* **Problem to work on**: Write out all entries word for word.

## Start

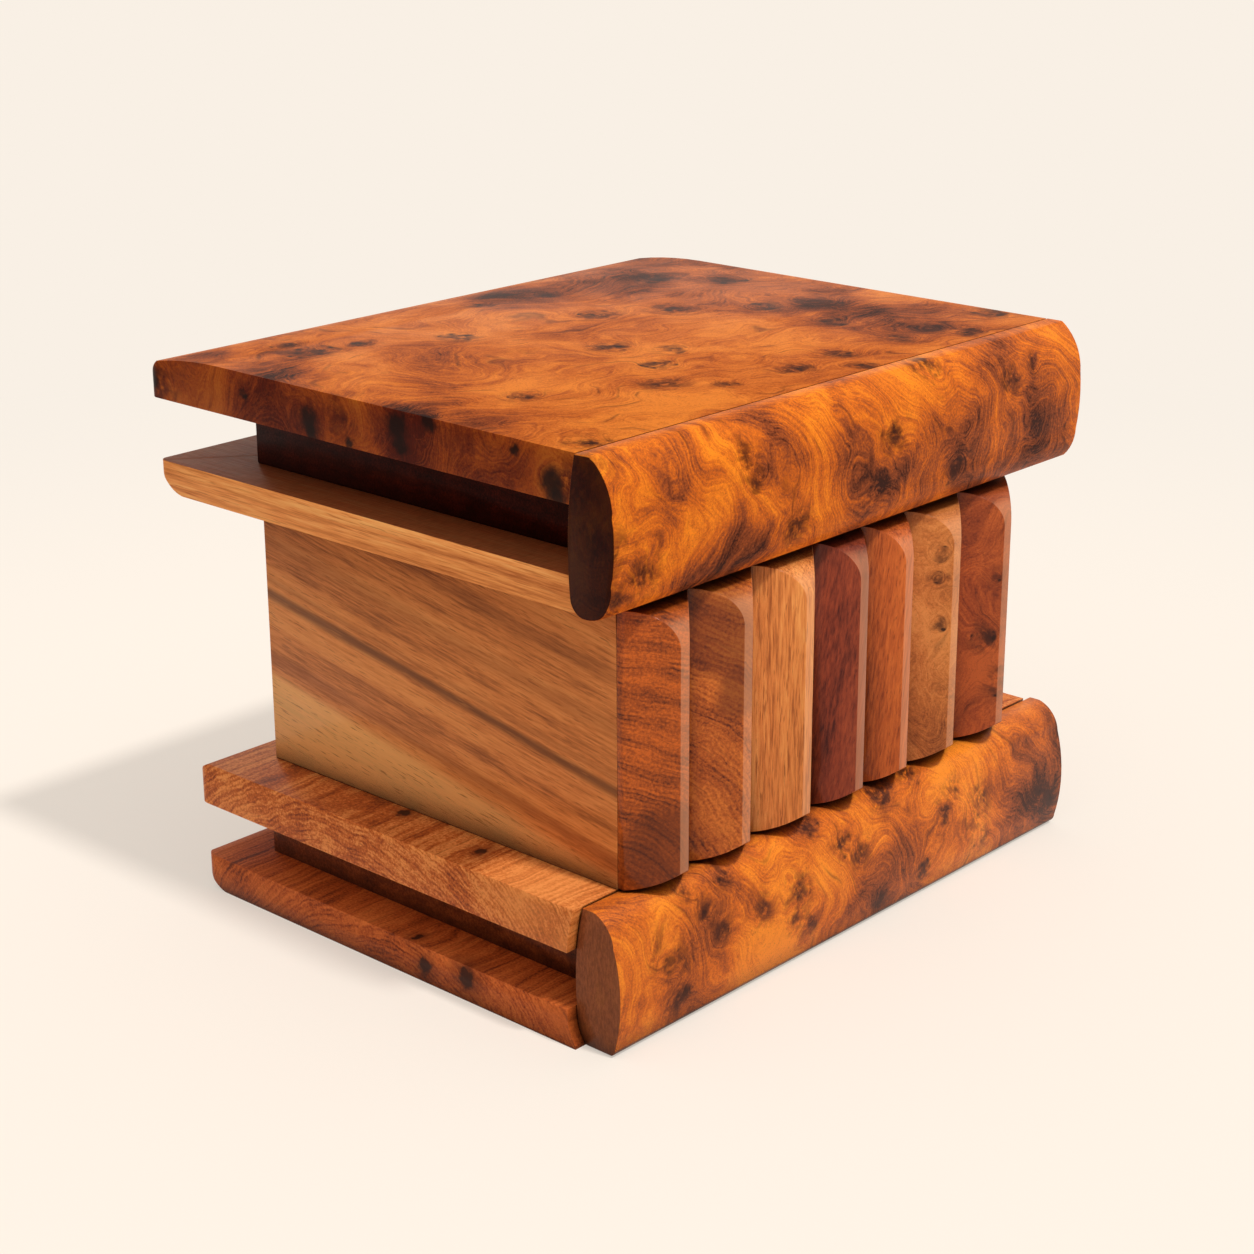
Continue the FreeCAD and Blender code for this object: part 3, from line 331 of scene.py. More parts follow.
class Finish(Pattern):
    """Patterned wood with its wear, its painted shade and highlights, and its lacquer."""

    def facing(self, direction):
        """1 on faces that look along a direction or against it, 0 on the others."""
        looks = self.nodes.new("ShaderNodeTexCoord").outputs["Normal"]
        turned = self.sum("ABSOLUTE", self.move("DOT_PRODUCT", looks, direction))
        return self.step(turned, 0.72, 0.9)

    def front(self):
        """1 on the flat crest of an upright book, where a highlight is painted, 0 on its slanting
        sides.
        """
        flat = self.nodes.new("ShaderNodeNewGeometry").outputs["True Normal"]
        flat = self.add(
            "ShaderNodeVectorTransform", {0: flat},
            vector_type="NORMAL", convert_from="WORLD", convert_to="OBJECT",
        ).outputs[0]
        slant = self.sum("ABSOLUTE", self.move("DOT_PRODUCT", flat, (1, 0, 0)))
        return self.sum("MULTIPLY", self.facing((0, 1, 0)), self.step(slant, 0.4, 0.1))

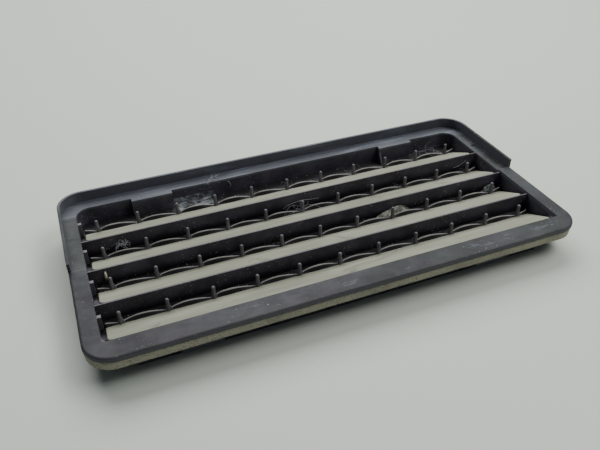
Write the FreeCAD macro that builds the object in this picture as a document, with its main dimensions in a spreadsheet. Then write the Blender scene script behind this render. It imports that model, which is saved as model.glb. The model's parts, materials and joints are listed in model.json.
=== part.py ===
import FreeCAD, Part
import os
import Sketcher

# Cabin pressure-relief vent: a flanged frame with four rows of thin rubber flaps.
# Each flap hangs on a row of pegs, lies on a sloping seat and lifts when air pushes it.
# Frame of the part: X along the vent, +Y towards the side with the rain rim, +Z out of
# the face. The origin is the centre of the outline, at the bottom edge of the collar.

SIZES = {
    # pegs and flaps, along X
    "peg_gaps": 10,
    "peg_pitch": 20.0,
    "peg_diameter": 1.7,
    "peg_height": 7.6,
    "barb_reach": 1.0,
    "barb_height": 2.8,
    "flap_overhang": 6.2,
    "flap_end_gap": 2.4,
    "end_post_width": 1.7,
    # rows of flaps, along Y
    "row_gaps": 3,
    "row_pitch": 22.5,
    "far_trough": 10.3,
    "flap_run": 15.05,
    "hinge_offset": 1.7,
    "flap_edge_gap": 0.25,
    "ridge_land": 0.6,
    # flap rubber
    "flap_thickness": 0.7,
    "flap_corner": 3.5,
    "blade_start": 0.3,
    "margin_front": 1.25,
    "margin_back": 1.6,
    "peg_hole_gap": 0.05,
    "rest_gap": 0.05,
    # louvres
    "seat_angle": 29.0,
    "seat_thickness": 1.6,
    "ridge_wall": 1.6,
    "ridge_drop": 0.8,
    "flap_sink": 0.1,
    "floor_thickness": 1.4,
    "window_rib": 2.0,
    "window_near_edge": 1.4,
    "window_far_edge": 2.2,
    # flange and rain rim
    "near_strip": 10.0,
    "far_strip": 8.2,
    "side_strip": 7.6,
    "flange_thickness": 2.0,
    "flange_corner": 12.0,
    "edge_round": 1.2,
    "opening_corner": 7.0,
    "rim_height": 4.5,
    "rim_thickness": 1.3,
    "recess_depth": 0.9,
    "groove_start": 5.5,
    "groove_length": 23.6,
    "groove_width": 3.2,
    "groove_inset": 2.2,
    "groove_depth": 0.5,
    # collar below the flange
    "collar_depth": 14.0,
    "collar_wall": 2.0,
    "collar_corner": 8.0,
    "relief_length": 13.5,
    "relief_height": 3.0,
    # foam seal
    "foam_thickness": 4.8,
    "foam_inset": 0.15,
    "foam_gap": 0.3,
    # snap arms and their pockets
    "snap_centre": 70.6,
    "arm_width": 17.8,
    "arm_thickness": 1.4,
    "arm_side_gap": 0.4,
    "arm_top_gap": 0.3,
    "slot_bridge": 1.6,
    "arm_lift": 0.6,
    "hook_depth": 1.8,
    "hook_height": 6.0,
    "hook_ramp": 1.6,
    "pocket_depth": 2.7,
    "pocket_back": 1.2,
    "pocket_cheek": 1.1,
    "fin_thickness": 1.2,
    "fin_reach": 3.6,
    "fin_height": 6.5,
    # how far a cut runs past the material that it removes
    "cut_spare": 1.0,
}

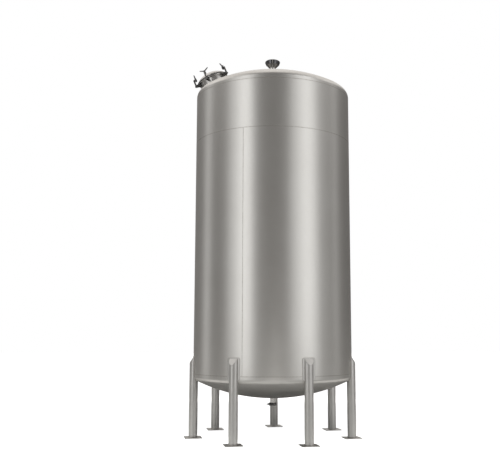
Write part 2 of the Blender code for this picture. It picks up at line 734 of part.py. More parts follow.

## End

* **Result of the task**:
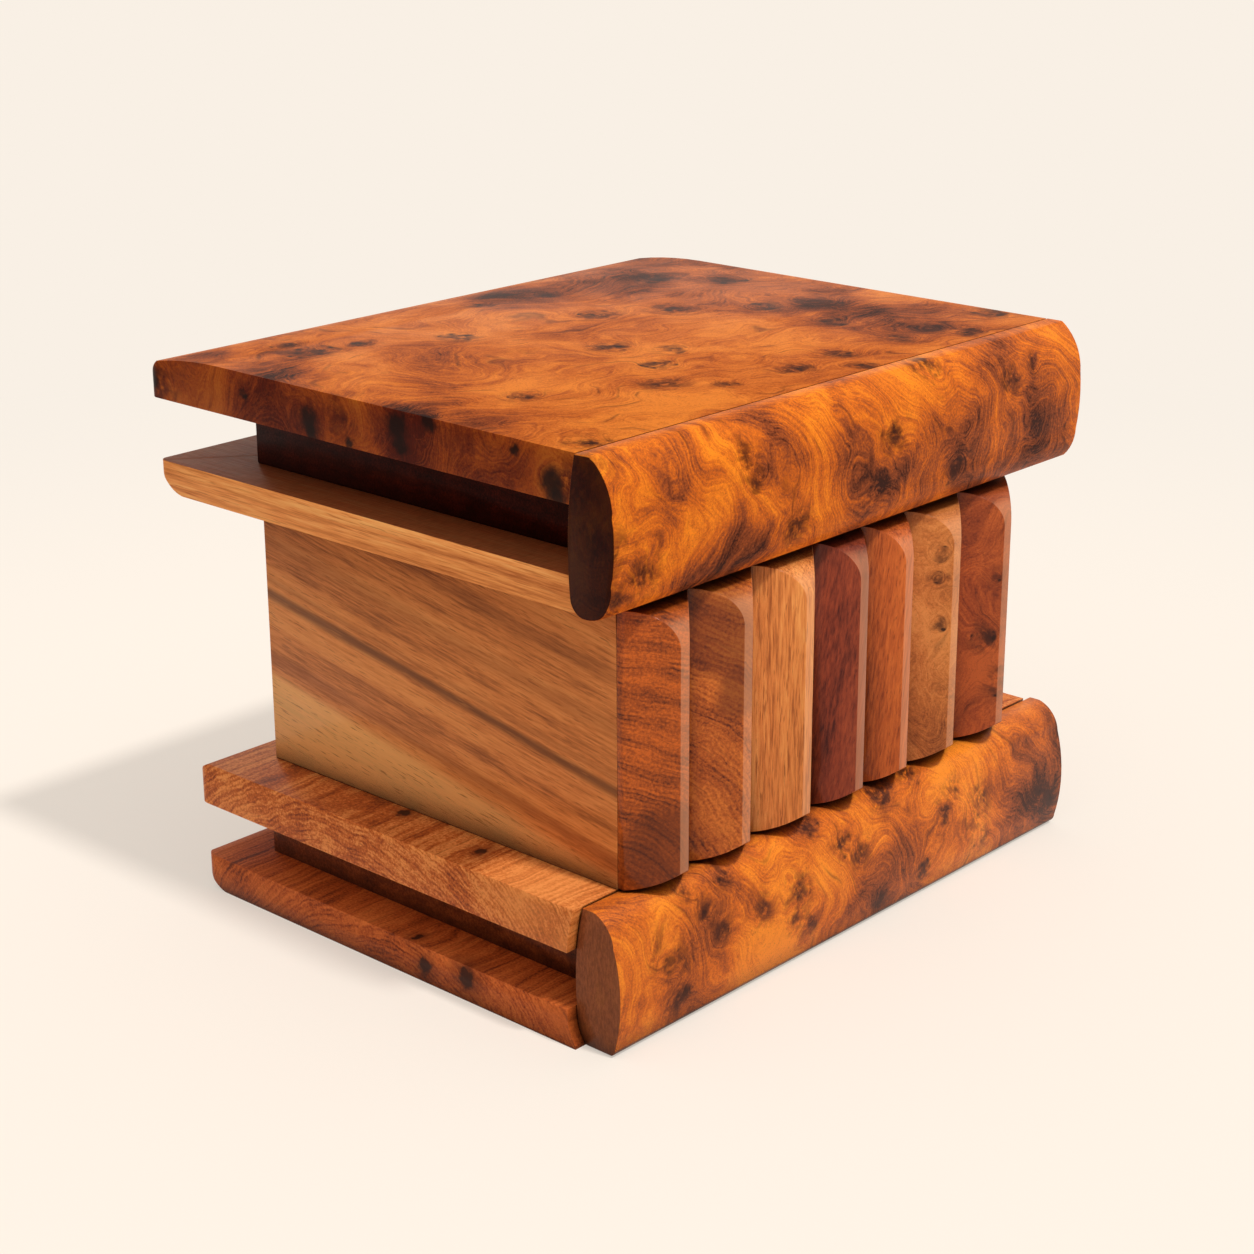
Continue the FreeCAD and Blender code for this object: part 3, from line 331 of scene.py. More parts follow.
class Finish(Pattern):
    """Patterned wood with its wear, its painted shade and highlights, and its lacquer."""

    def facing(self, direction):
        """1 on faces that look along a direction or against it, 0 on the others."""
        looks = self.nodes.new("ShaderNodeTexCoord").outputs["Normal"]
        turned = self.sum("ABSOLUTE", self.move("DOT_PRODUCT", looks, direction))
        return self.step(turned, 0.72, 0.9)

    def front(self):
        """1 on the flat crest of an upright book, where a highlight is painted, 0 on its slanting
        sides.
        """
        flat = self.nodes.new("ShaderNodeNewGeometry").outputs["True Normal"]
        flat = self.add(
            "ShaderNodeVectorTransform", {0: flat},
            vector_type="NORMAL", convert_from="WORLD", convert_to="OBJECT",
        ).outputs[0]
        slant = self.sum("ABSOLUTE", self.move("DOT_PRODUCT", flat, (1, 0, 0)))
        return self.sum("MULTIPLY", self.facing((0, 1, 0)), self.step(slant, 0.4, 0.1))

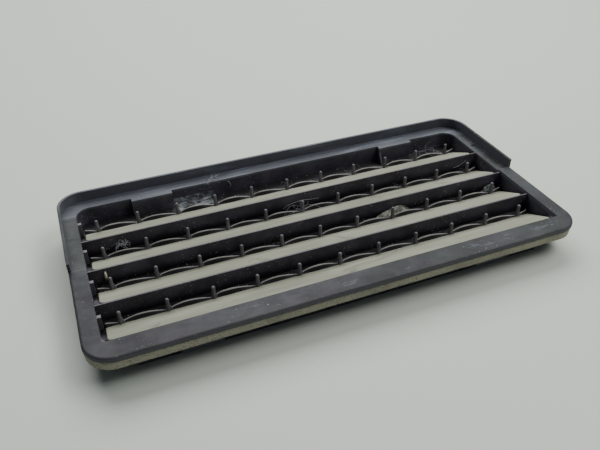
Write the FreeCAD macro that builds the object in this picture as a document, with its main dimensions in a spreadsheet. Then write the Blender scene script behind this render. It imports that model, which is saved as model.glb. The model's parts, materials and joints are listed in model.json.
=== part.py ===
import FreeCAD, Part
import os
import Sketcher

# Cabin pressure-relief vent: a flanged frame with four rows of thin rubber flaps.
# Each flap hangs on a row of pegs, lies on a sloping seat and lifts when air pushes it.
# Frame of the part: X along the vent, +Y towards the side with the rain rim, +Z out of
# the face. The origin is the centre of the outline, at the bottom edge of the collar.

SIZES = {
    # pegs and flaps, along X
    "peg_gaps": 10,
    "peg_pitch": 20.0,
    "peg_diameter": 1.7,
    "peg_height": 7.6,
    "barb_reach": 1.0,
    "barb_height": 2.8,
    "flap_overhang": 6.2,
    "flap_end_gap": 2.4,
    "end_post_width": 1.7,
    # rows of flaps, along Y
    "row_gaps": 3,
    "row_pitch": 22.5,
    "far_trough": 10.3,
    "flap_run": 15.05,
    "hinge_offset": 1.7,
    "flap_edge_gap": 0.25,
    "ridge_land": 0.6,
    # flap rubber
    "flap_thickness": 0.7,
    "flap_corner": 3.5,
    "blade_start": 0.3,
    "margin_front": 1.25,
    "margin_back": 1.6,
    "peg_hole_gap": 0.05,
    "rest_gap": 0.05,
    # louvres
    "seat_angle": 29.0,
    "seat_thickness": 1.6,
    "ridge_wall": 1.6,
    "ridge_drop": 0.8,
    "flap_sink": 0.1,
    "floor_thickness": 1.4,
    "window_rib": 2.0,
    "window_near_edge": 1.4,
    "window_far_edge": 2.2,
    # flange and rain rim
    "near_strip": 10.0,
    "far_strip": 8.2,
    "side_strip": 7.6,
    "flange_thickness": 2.0,
    "flange_corner": 12.0,
    "edge_round": 1.2,
    "opening_corner": 7.0,
    "rim_height": 4.5,
    "rim_thickness": 1.3,
    "recess_depth": 0.9,
    "groove_start": 5.5,
    "groove_length": 23.6,
    "groove_width": 3.2,
    "groove_inset": 2.2,
    "groove_depth": 0.5,
    # collar below the flange
    "collar_depth": 14.0,
    "collar_wall": 2.0,
    "collar_corner": 8.0,
    "relief_length": 13.5,
    "relief_height": 3.0,
    # foam seal
    "foam_thickness": 4.8,
    "foam_inset": 0.15,
    "foam_gap": 0.3,
    # snap arms and their pockets
    "snap_centre": 70.6,
    "arm_width": 17.8,
    "arm_thickness": 1.4,
    "arm_side_gap": 0.4,
    "arm_top_gap": 0.3,
    "slot_bridge": 1.6,
    "arm_lift": 0.6,
    "hook_depth": 1.8,
    "hook_height": 6.0,
    "hook_ramp": 1.6,
    "pocket_depth": 2.7,
    "pocket_back": 1.2,
    "pocket_cheek": 1.1,
    "fin_thickness": 1.2,
    "fin_reach": 3.6,
    "fin_height": 6.5,
    # how far a cut runs past the material that it removes
    "cut_spare": 1.0,
}

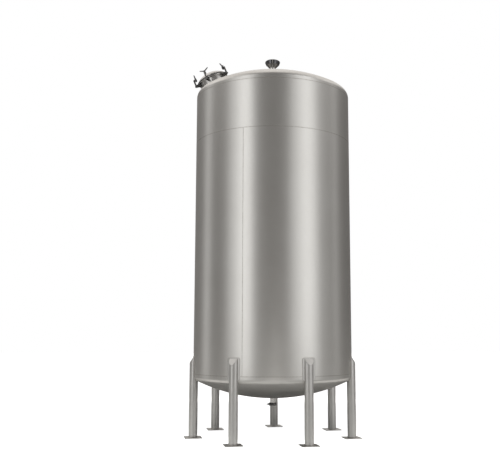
Write part 2 of the Blender code for this picture. It picks up at line 734 of part.py. More parts follow.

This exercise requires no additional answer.